Especially popular now are the strands of prayer or meditation beads, Joe notes, citing their spiritual link as resonant with the times. “There’s a lot of looking back and reflecting; a reprioritizing, a shifting into a more contemplative phase,” he said. These beads, which range from bumpy-textured rudrakshas to classic sandalwood, are tagged at a tiny $8 and up for a bracelet-sized strand to $16 and up for necklaces.

While there is a selection of this indie shop’s proprietary handcrafted jewelry, if you’d prefer to make your own out of the ornaments here but aren’t sure how to proceed, has Beads of Paradise got a class for you: On Sundays, they run a $75 beginner’s crash course that will not only teach you all you need to know, but will send you home with the wearable fruits of your labor plus tools of the trade and a one-time 20-percent discount on full-priced merchandise, valid for a month. Call 212-620-0642 for details.

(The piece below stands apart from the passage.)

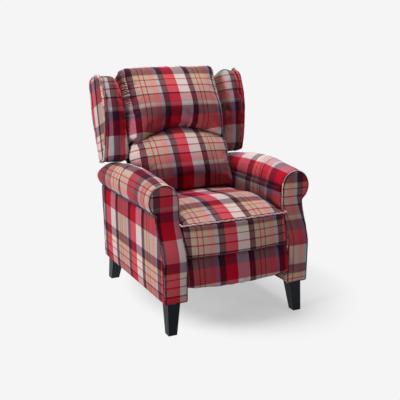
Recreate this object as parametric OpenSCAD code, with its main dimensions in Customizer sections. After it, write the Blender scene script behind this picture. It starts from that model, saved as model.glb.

Moving on from the beads, there is also a dizzying array of religious, spiritual and celebratory icons, art and artifacts, both antique and contemporary. Spanning several of these categories are the cajas, as Joe calls them. These are glass-fronted, brightly painted wooden shadow-boxes filled with fully dressed clay skeletons engaged in all sorts of worldly pursuits. Handmade in Mexico, these traditional craft items commemorate that country’s Dia de los Muertos (Day of the Dead) holiday, which celebrates departed loved ones. While they may no longer be here in their earthly form, the holiday honors our continued relationship with them.

Hence, we see the small skeletons in the shadow boxes not only outfitted in all manner of material plus glitter and sequins (when appropriate to the scenario), but engaged in the worldly activities they may have enjoyed when they walked among us. One box features a restaurant scene, another a mariachi band and a third, nuptials. Regarding the last: Joe says they’re popular as wedding gifts. I can totally see that—can’t you?

Personally, I would like to have every caja sent directly to my home. But starting at only about $24 and going up to $100-plus for each, it’s not so much the expense as the fact that I’d then have to throw out my bed to make room.